Nelle terzine del poema L’asino, in un «Drago» scorto «tutto travagliato / voltarsi, senza aver mai posa alcuna» (vii, vv. 28-29), Giorgio Inglese ha acutamente intravisto T. (Postille machiavelliane, «La cultura», 1985, 23, 1, p. 234), la cui inquietudine informa l’epitaffio già citato («nunquam quievit»). Suggestivo il possibile nesso fra il tema del denaro «nervo della guerra» in M. (Arte della guerra VII 178, ma anche Discorsi II x 8), e il motto proverbiale attribuito a T. da Lodovico Guicciardini quale risposta a Luigi XII circa le necessità per l’impresa di Milano del 1499: «tre cose, Sire, ci bisognano preparare, danari, danari, & poi danari» (L’Hore di ricreatione, 1568, p. 265). Non improbabili, infine, anzi da verificare, eventuali echi nelle riflessioni di M. sugli elvezi (L. Zanzi, Machiavelli e gli Svizzeri, 2009) del caso, per svariati rispetti unico, dell’alleanza di T. con svizzeri e grigioni.

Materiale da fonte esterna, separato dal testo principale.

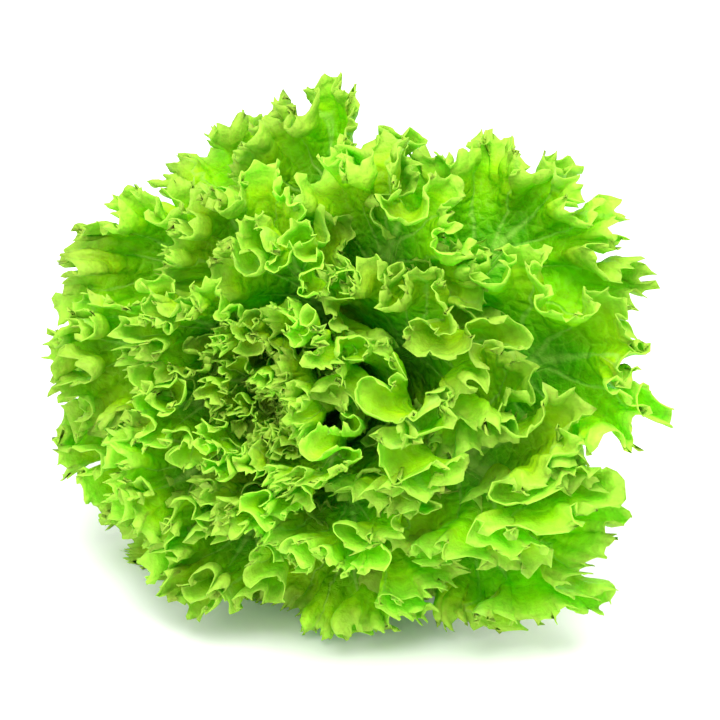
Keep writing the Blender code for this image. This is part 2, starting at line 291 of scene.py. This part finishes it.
CURL_STRIDE = 7
BLADE_THICKNESS = 0.4 * MM
MIDRIB_THICKNESS = (3.0 * MM, 1.2 * MM)
MIDRIB_WIDTH = 0.42
SECOND_RATIO = (2.1, 1.8)
SECOND_DEPTH = (0.066, 0.078)
SECOND_LEAN = (-0.018, -0.026)
THIRD_RATIO = (7.7, 6.1)
SEED_STEP = 3.7
LEAF_ROWS = ((0, 70), (0.14, 70), (0.27, 70), (0.38, 140), (0.48, 140), (0.56, 280), (0.63, 280),
             (0.69, 560), (0.745, 560), (0.79, 560), (0.83, 560), (0.87, 560), (0.905, 560),
             (0.94, 560), (0.97, 560), (1, 1120))


def keep_in_box(points):
    """Draws a leaf that stands out of the head's box evenly back towards the stem's foot."""
    low, high = np.array(cad_box[0]), np.array(cad_box[1])
    for axis, way in ((0, 1), (0, -1), (1, 1), (1, -1), (2, 1)):
        room = way * ((high if way > 0 else low)[axis] - STEM_FOOT[axis])
        ahead = way * (points[:, axis] - STEM_FOOT[axis])
        if ahead.max() > room:
            drawn = np.where(ahead > 0, ahead * room / ahead.max(), ahead)
            points[:, axis] = STEM_FOOT[axis] + way * drawn
    points[:, 2] = np.maximum(points[:, 2], low[2])
    return points


def places(mesh):
    points = np.empty(3 * len(mesh.vertices))
    mesh.vertices.foreach_get("co", points)
    return points.reshape(-1, 3)


def move_to(mesh, points):
    mesh.vertices.foreach_set("co", points.ravel())
    mesh.update()


def leaf_outline(length, width, petiole):
    """Half of a leaf's outline laid flat, from its tip to its foot, by share of the way."""
    turn = np.linspace(0, math.pi / 2, TIP_STEPS)
    top = (1 - WIDEST_AT) * length
    round_end = np.stack([width / 2 * np.sin(turn), WIDEST_AT * length + top * np.cos(turn)], 1)
    along = np.linspace(WIDEST_AT * length, 0, SIDE_STEPS)[1:]
    widen = np.sin(math.pi / 2 * np.clip(along / length / WIDEST_AT, 0, 1)) ** WIDENING
    side = np.stack([petiole + (width / 2 - petiole) * widen, along], 1)
    points = np.concatenate([round_end, side])
    distance = np.concatenate([[0], np.cumsum(np.linalg.norm(np.diff(points, axis=0), axis=1))])
    return distance / distance[-1], points, distance[-1]


def leaf_grid(rows):
    """A leaf's points by column and row, and its faces. The two halves share the midrib."""
    column, row, lines, count = [], [], [], 0
    for share, steps in rows:
        if share == 0:
            places_here = np.linspace(0, 1, steps // 2 + 1)
            lines.append(np.abs(np.arange(steps + 1) - steps // 2))
        else:
            places_here = np.linspace(-1, 1, steps + 1)
            lines.append(count + np.arange(steps + 1))
        column.append(places_here)
        row.append(np.full(len(places_here), float(share)))
        count += len(places_here)
    faces = []
    for inner, outer in zip(lines, lines[1:]):
        a, b = inner[:-1], inner[1:]
        if len(inner) == len(outer):
            faces += np.stack([a, b, outer[1:], outer[:-1]], 1).tolist()
        else:
            first, middle, last = outer[:-1:2], outer[1::2], outer[2::2]
            for three in ((a, middle, first), (a, b, middle), (b, last, middle)):
                faces += np.stack(three, 1).tolist()
    left, right = [int(line[0]) for line in lines], [int(line[-1]) for line in lines]
    border = left + lines[-1][1:].tolist() + right[-2:0:-1]
    return np.concatenate(column), np.concatenate(row), faces, border


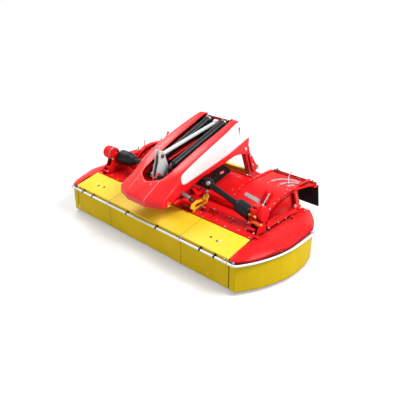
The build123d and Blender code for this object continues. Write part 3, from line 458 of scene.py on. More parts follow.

Bibliografia: Fonti: Milano, Archivio Fondazione Trivulzio; Milano, Archivio Fondazione Brivio Sforza.

Per gli studi critici si vedano: C. Rosmini, Dell’istoria intorno alle militari imprese e alla vita di Gian-Jacopo Trivulzio detto il Magno, 2 voll., Milano 1815; M. Klein, Die Beziehungen des Marschalls Gian Giacomo Trivulzio zu den Eidgenossen und Bündnern (1480-1518), Zürich 1939; L. Arcangeli, Gian Giacomo Trivulzio marchese di Vigevano e il governo francese nello stato di Milano (1499-1518), in Vigevano e i territori circostanti alla fine del Medioevo, Atti del Convegno, Vigevano 10-12 nov. 1994, a cura di G. Chittolini, Milano 1997, pp. 15-80; M. Viganò, Jean-Jacques Trivulce (1442-1518), in Les conseillers de François Ier, sous la direction de C. Michon, Rennes 2011, pp. 145-53; G.G. Albriono, G.A. Rebucco, Vita del Magno Trivulzio, a cura di M. Viganò, Milano-Chiasso 2013; Anonimo del Quattrocento, Gian Giacomo Trivulzio. La vita giovanile 1442-1483, a cura di M. Viganò, Milano-Chiasso 2013; M. Viganò, “Ingenivm svperat vires”. Ascesa, fortuna, declino del maresciallo Gian Giacomo Trivulzio (Crema 1442 - Chartres 1518), Bellinzona 2015.